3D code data
------------

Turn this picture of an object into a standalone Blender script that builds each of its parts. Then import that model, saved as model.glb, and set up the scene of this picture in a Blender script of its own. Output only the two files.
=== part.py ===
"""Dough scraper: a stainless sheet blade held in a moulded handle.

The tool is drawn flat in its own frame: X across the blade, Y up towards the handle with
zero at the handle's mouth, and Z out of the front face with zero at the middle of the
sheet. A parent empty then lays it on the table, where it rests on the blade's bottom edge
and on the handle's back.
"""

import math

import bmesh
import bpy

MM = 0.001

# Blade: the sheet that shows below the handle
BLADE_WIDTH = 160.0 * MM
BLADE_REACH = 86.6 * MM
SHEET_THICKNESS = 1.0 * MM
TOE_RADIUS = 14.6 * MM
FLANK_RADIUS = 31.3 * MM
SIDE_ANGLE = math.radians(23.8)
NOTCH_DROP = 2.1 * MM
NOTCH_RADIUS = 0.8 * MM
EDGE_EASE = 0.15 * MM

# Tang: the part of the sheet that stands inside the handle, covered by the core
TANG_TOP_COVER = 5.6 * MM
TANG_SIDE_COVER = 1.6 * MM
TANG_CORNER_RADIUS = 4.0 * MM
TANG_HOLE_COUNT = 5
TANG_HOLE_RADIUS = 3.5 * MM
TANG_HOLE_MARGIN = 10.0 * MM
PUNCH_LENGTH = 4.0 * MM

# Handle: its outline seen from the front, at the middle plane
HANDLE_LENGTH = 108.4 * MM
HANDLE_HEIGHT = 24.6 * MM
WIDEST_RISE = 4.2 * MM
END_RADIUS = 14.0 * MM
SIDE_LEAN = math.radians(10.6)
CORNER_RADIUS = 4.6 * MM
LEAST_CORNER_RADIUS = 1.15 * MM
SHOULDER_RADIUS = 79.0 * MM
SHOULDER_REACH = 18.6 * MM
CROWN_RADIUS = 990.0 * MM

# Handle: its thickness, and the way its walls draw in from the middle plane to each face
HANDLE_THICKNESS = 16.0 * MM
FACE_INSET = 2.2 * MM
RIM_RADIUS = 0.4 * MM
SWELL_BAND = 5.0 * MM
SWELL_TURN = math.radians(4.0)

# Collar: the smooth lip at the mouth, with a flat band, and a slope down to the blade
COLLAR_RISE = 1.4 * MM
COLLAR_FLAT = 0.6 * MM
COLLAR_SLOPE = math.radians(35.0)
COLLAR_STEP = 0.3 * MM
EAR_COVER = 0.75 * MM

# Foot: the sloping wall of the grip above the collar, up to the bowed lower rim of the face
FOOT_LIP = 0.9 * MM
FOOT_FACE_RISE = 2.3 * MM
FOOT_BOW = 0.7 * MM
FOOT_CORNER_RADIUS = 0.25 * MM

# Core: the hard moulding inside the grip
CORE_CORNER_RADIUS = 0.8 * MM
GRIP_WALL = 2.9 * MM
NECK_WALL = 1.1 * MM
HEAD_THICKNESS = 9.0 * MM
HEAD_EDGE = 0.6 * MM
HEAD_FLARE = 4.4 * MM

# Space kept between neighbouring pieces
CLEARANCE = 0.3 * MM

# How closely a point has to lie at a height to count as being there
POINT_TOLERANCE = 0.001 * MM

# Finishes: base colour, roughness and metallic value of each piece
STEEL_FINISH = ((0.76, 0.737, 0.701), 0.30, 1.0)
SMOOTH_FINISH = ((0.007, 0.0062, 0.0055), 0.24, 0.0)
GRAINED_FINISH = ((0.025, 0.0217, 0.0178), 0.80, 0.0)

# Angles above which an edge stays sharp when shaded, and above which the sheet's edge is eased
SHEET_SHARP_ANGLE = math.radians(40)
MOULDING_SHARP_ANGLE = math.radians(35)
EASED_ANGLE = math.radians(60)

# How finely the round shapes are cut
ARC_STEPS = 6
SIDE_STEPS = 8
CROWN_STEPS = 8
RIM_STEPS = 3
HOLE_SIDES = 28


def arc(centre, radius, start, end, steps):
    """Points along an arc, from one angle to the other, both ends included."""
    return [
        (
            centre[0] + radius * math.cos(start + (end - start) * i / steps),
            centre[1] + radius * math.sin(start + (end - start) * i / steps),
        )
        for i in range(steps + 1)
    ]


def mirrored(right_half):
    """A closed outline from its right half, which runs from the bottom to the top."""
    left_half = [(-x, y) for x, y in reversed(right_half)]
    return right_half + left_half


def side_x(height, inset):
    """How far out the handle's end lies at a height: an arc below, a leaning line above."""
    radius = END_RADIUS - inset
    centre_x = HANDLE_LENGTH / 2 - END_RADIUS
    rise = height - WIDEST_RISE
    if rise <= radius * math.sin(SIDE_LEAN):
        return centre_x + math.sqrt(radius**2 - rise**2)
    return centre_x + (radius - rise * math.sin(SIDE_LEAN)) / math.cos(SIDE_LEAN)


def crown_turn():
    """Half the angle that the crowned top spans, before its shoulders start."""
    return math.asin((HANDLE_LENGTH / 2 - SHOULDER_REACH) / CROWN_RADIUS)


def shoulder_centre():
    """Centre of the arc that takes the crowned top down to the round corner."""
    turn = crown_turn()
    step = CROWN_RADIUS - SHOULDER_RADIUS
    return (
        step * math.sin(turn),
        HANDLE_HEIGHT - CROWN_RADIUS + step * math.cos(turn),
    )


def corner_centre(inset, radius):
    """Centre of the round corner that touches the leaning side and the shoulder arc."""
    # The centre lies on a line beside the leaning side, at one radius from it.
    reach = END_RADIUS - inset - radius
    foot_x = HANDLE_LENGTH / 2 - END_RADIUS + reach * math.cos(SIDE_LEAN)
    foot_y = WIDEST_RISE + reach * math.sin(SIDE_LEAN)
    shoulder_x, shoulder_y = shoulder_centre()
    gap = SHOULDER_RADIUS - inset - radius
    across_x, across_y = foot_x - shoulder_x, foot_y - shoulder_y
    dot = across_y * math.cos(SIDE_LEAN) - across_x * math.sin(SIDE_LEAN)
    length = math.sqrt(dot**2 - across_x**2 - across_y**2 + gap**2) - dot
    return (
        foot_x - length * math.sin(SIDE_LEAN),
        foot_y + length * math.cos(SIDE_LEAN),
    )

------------

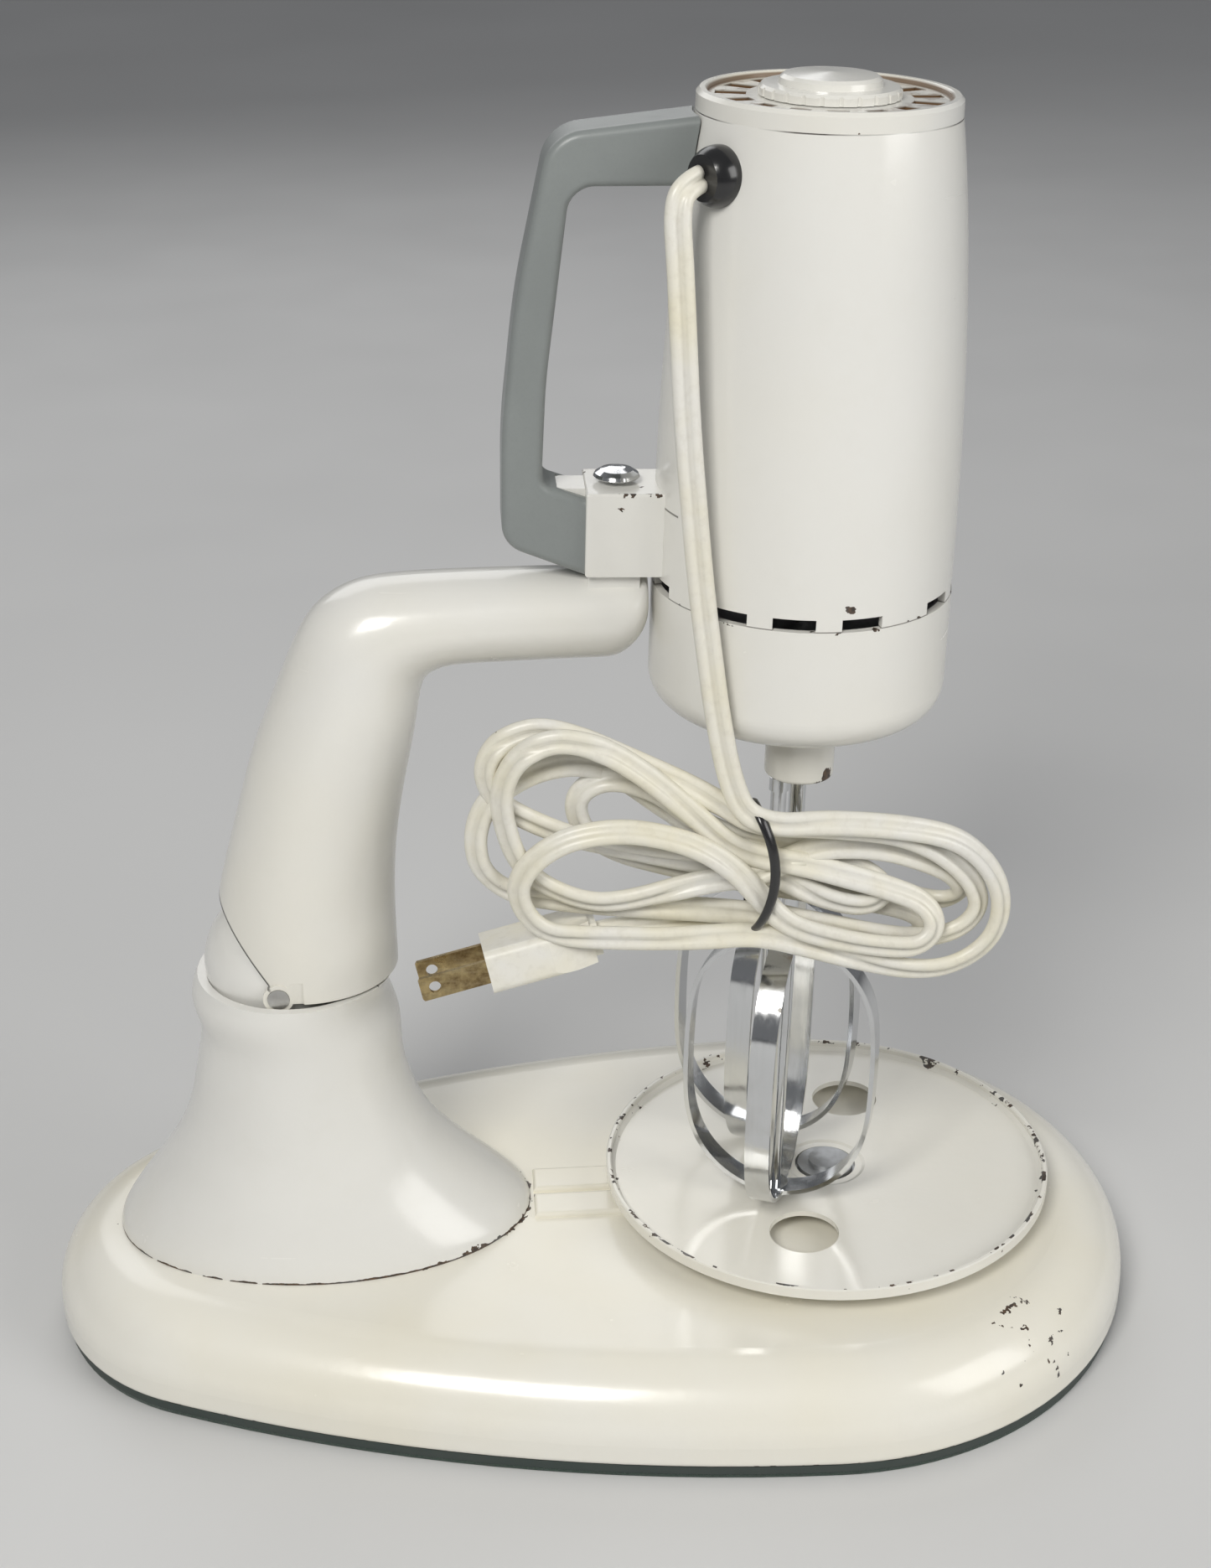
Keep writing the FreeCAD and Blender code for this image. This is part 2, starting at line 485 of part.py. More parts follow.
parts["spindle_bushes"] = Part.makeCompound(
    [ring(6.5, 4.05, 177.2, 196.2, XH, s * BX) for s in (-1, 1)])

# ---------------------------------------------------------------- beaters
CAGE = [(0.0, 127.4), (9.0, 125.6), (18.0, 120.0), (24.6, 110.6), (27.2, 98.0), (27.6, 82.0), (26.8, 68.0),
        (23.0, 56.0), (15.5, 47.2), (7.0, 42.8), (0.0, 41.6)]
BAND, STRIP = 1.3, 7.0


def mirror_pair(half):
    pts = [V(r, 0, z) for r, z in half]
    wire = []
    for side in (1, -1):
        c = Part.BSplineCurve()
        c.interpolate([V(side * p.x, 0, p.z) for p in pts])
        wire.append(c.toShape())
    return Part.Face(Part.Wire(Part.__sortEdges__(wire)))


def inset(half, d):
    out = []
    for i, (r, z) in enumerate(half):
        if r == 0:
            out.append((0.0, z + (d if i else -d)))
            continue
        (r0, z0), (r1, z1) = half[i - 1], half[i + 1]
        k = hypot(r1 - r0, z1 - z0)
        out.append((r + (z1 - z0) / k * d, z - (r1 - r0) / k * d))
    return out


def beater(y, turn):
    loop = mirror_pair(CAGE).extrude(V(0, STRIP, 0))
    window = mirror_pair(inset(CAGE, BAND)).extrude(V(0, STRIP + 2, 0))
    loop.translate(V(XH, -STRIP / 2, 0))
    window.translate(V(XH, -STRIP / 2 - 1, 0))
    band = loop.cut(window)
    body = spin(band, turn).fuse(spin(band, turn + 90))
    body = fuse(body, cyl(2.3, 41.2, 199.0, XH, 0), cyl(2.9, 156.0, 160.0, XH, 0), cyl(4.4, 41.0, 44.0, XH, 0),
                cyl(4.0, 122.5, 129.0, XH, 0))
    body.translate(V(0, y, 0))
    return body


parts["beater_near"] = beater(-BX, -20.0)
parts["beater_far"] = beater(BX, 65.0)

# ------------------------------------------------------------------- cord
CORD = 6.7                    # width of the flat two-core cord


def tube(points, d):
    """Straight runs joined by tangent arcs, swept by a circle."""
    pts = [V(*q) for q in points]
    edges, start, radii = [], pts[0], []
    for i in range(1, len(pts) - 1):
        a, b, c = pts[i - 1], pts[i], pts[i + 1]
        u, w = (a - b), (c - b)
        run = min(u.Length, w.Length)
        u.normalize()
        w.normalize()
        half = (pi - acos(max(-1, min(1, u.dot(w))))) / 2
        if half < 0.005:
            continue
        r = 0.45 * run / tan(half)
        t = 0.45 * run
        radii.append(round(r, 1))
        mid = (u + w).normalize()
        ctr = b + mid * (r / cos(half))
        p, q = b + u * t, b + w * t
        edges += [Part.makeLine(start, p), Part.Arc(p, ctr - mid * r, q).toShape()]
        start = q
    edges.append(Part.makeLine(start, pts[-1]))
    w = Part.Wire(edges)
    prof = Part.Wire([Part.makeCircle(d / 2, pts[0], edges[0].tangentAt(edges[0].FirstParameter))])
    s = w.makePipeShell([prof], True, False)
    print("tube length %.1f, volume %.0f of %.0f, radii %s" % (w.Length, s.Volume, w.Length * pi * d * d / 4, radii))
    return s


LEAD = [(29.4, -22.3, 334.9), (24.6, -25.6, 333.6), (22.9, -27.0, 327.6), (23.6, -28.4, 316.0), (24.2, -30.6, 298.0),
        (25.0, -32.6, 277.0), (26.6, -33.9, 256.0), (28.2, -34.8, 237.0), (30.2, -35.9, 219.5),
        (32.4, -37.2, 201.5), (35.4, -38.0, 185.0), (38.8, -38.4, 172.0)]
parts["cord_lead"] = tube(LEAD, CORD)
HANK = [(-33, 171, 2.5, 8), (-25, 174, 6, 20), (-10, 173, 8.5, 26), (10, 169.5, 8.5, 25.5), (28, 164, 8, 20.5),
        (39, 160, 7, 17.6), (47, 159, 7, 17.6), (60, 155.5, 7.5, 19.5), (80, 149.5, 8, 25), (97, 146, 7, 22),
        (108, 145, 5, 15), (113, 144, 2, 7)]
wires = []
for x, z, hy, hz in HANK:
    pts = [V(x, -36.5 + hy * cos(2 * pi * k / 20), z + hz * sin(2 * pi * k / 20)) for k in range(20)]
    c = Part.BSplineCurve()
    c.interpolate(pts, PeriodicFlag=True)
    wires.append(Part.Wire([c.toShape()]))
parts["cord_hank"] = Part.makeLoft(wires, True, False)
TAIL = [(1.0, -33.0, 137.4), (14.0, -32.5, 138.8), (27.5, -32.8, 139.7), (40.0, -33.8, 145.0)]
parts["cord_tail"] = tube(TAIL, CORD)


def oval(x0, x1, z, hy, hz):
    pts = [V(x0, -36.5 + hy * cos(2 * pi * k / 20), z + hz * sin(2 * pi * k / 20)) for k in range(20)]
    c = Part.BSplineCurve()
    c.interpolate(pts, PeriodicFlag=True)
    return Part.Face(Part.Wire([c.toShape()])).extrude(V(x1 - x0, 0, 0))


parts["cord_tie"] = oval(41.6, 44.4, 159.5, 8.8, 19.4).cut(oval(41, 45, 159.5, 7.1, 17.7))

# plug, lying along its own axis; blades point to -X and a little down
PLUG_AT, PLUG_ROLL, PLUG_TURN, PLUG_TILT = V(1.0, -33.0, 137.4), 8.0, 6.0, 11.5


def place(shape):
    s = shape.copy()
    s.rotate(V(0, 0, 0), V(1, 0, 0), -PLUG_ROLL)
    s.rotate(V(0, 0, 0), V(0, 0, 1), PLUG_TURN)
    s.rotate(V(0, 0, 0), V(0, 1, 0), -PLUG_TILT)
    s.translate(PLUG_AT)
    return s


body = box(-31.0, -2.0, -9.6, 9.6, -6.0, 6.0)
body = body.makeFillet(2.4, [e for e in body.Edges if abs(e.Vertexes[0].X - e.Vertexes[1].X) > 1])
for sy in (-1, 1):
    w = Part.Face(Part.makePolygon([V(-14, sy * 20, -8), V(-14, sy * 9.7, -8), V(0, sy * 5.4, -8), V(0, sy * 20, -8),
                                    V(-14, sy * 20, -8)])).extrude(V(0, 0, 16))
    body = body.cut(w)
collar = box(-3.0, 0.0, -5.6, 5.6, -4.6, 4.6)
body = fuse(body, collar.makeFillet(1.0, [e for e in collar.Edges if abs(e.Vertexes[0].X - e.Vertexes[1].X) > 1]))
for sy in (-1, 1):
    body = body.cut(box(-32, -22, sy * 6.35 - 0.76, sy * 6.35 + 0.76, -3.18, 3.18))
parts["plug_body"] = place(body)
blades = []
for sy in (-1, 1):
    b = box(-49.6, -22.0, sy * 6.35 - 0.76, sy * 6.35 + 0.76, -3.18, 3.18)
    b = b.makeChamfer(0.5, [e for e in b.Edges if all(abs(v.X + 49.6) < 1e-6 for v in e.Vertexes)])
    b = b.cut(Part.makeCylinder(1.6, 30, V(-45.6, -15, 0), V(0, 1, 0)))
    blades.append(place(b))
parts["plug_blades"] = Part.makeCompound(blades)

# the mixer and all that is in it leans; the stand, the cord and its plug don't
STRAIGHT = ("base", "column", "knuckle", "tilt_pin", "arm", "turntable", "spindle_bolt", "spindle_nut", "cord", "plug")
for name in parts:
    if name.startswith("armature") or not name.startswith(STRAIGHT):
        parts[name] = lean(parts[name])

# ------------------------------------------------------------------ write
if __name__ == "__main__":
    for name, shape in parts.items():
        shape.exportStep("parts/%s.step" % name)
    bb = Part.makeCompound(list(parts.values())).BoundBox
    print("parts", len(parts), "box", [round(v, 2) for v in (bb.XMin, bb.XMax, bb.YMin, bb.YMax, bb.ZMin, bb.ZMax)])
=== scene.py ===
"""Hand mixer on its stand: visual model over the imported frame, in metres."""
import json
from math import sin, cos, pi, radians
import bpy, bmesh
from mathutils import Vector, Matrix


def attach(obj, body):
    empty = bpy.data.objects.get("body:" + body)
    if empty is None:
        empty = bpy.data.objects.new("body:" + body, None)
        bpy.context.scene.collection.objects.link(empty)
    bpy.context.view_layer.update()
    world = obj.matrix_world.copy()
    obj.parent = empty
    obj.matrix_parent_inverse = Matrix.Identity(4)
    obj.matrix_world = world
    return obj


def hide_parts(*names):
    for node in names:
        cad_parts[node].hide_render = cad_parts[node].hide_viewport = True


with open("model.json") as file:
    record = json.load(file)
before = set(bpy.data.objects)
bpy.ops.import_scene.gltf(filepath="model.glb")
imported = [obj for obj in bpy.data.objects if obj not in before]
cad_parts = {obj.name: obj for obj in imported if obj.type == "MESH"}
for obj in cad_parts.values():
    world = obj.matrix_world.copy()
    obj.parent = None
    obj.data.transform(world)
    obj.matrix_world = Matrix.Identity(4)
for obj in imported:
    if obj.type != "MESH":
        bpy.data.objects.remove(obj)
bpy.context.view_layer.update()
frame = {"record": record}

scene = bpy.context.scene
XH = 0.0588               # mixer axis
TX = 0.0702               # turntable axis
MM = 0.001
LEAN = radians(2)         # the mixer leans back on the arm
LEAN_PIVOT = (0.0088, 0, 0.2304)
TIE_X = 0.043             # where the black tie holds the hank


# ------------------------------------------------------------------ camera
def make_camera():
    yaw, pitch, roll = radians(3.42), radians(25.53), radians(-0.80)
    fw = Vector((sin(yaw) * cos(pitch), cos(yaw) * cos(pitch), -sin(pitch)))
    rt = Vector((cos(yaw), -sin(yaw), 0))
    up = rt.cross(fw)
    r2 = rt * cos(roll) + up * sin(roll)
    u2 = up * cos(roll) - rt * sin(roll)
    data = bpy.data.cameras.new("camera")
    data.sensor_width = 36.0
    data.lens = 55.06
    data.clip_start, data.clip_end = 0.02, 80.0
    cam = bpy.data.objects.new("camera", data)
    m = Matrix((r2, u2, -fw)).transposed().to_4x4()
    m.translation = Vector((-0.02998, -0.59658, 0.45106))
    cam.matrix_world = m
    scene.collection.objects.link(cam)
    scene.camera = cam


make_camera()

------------

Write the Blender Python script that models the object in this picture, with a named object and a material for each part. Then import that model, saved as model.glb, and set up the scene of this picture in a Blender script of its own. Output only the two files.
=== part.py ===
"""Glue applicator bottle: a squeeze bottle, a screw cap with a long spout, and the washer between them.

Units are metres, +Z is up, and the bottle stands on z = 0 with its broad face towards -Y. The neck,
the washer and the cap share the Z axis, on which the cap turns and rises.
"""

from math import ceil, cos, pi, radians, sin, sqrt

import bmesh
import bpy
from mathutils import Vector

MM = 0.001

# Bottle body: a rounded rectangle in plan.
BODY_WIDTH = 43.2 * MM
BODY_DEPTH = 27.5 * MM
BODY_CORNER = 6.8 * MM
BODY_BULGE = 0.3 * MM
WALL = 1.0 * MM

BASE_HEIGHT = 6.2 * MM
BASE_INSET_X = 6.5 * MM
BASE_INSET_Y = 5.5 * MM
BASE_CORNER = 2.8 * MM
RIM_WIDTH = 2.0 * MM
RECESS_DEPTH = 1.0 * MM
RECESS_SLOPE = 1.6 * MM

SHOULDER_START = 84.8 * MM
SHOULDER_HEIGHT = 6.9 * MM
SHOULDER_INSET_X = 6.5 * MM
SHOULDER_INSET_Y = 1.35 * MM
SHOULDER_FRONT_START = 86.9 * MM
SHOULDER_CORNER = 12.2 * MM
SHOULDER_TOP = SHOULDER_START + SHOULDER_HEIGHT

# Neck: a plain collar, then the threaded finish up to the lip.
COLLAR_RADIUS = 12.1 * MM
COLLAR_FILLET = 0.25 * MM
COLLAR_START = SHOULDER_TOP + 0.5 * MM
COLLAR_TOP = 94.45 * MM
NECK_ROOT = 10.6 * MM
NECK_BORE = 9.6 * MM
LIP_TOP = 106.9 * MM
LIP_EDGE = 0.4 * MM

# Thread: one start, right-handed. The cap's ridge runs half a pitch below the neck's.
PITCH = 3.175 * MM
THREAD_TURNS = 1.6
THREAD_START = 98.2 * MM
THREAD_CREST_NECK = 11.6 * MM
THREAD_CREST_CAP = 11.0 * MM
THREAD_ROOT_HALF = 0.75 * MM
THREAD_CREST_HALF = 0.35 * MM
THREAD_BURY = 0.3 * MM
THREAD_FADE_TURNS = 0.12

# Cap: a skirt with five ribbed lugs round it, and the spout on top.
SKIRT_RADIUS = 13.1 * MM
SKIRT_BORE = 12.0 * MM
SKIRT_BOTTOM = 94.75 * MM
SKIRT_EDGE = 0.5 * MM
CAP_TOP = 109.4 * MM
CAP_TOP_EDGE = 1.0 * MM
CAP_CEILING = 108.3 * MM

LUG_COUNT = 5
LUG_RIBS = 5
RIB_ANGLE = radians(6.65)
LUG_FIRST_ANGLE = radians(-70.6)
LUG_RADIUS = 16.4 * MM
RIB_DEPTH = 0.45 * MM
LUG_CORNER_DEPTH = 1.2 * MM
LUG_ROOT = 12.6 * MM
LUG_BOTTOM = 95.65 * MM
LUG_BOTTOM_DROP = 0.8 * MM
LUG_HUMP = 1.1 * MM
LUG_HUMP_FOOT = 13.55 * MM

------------

§ **Task to complete**
Nothing outside the span should appear: copy exactly from the line with "# the mixer and" through the line with "record = json.load(file)".

§ **Response**
# the mixer and all that is in it leans; the stand, the cord and its plug don't
STRAIGHT = ("base", "column", "knuckle", "tilt_pin", "arm", "turntable", "spindle_bolt", "spindle_nut", "cord", "plug")
for name in parts:
    if name.startswith("armature") or not name.startswith(STRAIGHT):
        parts[name] = lean(parts[name])

# ------------------------------------------------------------------ write
if __name__ == "__main__":
    for name, shape in parts.items():
        shape.exportStep("parts/%s.step" % name)
    bb = Part.makeCompound(list(parts.values())).BoundBox
    print("parts", len(parts), "box", [round(v, 2) for v in (bb.XMin, bb.XMax, bb.YMin, bb.YMax, bb.ZMin, bb.ZMax)])
=== scene.py ===
"""Hand mixer on its stand: visual model over the imported frame, in metres."""
import json
from math import sin, cos, pi, radians
import bpy, bmesh
from mathutils import Vector, Matrix


def attach(obj, body):
    empty = bpy.data.objects.get("body:" + body)
    if empty is None:
        empty = bpy.data.objects.new("body:" + body, None)
        bpy.context.scene.collection.objects.link(empty)
    bpy.context.view_layer.update()
    world = obj.matrix_world.copy()
    obj.parent = empty
    obj.matrix_parent_inverse = Matrix.Identity(4)
    obj.matrix_world = world
    return obj


def hide_parts(*names):
    for node in names:
        cad_parts[node].hide_render = cad_parts[node].hide_viewport = True


with open("model.json") as file:
    record = json.load(file)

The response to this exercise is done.